▶ _What is asked_
Only the number is wanted: count the lines that contain "from".

▶ _Given data_

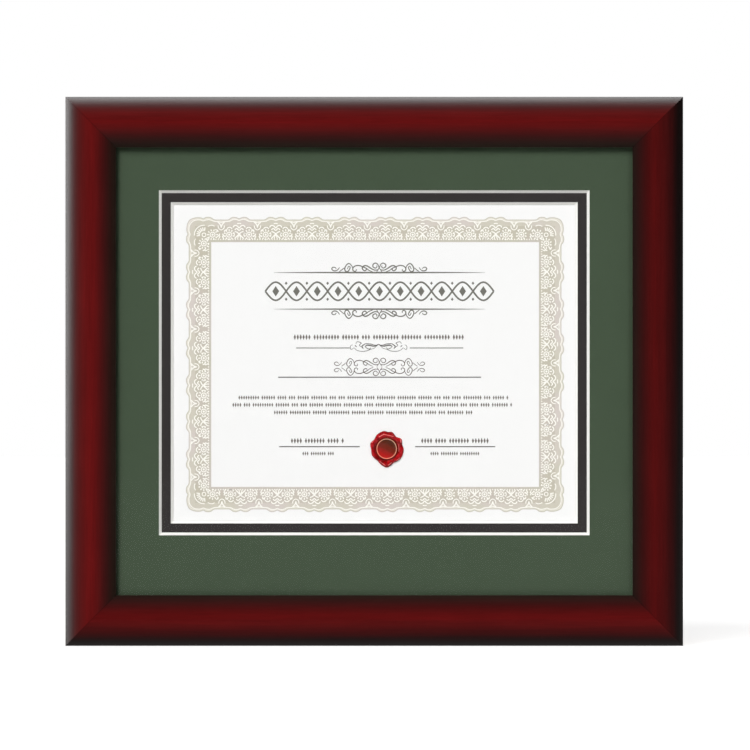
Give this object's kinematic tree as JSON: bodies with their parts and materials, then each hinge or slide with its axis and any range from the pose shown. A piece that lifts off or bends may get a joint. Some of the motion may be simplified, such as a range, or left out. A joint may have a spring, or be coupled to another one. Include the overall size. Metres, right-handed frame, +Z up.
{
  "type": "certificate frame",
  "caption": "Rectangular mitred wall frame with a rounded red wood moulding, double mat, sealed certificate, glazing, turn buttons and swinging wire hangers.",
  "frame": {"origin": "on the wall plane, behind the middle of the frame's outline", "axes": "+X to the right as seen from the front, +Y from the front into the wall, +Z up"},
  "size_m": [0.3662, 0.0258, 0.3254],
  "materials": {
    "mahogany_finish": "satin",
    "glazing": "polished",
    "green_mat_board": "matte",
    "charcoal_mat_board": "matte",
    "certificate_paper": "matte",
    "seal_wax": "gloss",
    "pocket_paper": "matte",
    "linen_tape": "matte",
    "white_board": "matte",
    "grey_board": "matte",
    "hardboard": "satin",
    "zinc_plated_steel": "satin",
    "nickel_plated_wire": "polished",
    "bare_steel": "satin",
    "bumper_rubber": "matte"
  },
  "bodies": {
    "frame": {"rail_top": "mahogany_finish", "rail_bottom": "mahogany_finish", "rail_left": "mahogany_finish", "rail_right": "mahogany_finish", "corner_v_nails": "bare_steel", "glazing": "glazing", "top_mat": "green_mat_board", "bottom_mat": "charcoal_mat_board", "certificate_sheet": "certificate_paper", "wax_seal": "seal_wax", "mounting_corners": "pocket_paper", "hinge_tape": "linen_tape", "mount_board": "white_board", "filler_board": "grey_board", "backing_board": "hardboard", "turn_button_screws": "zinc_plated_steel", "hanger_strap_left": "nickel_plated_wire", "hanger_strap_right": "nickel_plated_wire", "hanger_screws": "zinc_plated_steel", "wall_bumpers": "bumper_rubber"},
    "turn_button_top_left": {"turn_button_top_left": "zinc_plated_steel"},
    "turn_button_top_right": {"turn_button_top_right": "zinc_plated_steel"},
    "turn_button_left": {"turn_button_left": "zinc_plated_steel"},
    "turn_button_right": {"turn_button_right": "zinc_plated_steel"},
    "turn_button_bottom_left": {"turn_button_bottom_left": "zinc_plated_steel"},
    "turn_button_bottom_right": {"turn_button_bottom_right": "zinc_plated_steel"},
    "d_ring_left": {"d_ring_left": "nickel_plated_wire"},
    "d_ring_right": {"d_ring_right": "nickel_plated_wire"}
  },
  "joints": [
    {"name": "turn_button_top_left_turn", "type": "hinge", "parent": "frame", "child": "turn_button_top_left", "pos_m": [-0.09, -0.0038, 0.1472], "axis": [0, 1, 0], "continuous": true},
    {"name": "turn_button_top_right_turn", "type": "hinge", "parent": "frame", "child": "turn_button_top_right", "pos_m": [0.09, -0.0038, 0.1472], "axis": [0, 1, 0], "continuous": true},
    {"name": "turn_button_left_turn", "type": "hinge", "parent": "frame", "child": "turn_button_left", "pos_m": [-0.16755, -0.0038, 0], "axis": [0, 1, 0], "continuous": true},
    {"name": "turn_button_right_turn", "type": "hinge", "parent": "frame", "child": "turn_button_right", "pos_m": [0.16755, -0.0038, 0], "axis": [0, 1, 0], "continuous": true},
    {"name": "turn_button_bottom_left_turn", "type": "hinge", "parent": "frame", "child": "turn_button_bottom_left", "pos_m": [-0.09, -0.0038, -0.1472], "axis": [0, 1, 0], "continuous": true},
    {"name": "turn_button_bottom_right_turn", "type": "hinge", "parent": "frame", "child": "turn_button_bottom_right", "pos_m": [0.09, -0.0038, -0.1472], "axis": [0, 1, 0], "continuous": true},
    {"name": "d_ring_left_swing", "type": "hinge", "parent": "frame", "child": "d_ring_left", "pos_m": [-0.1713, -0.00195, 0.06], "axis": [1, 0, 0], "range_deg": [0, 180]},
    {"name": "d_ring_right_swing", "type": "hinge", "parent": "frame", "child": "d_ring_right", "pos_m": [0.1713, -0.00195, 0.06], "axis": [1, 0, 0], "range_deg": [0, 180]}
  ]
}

▶ _Complete response_
2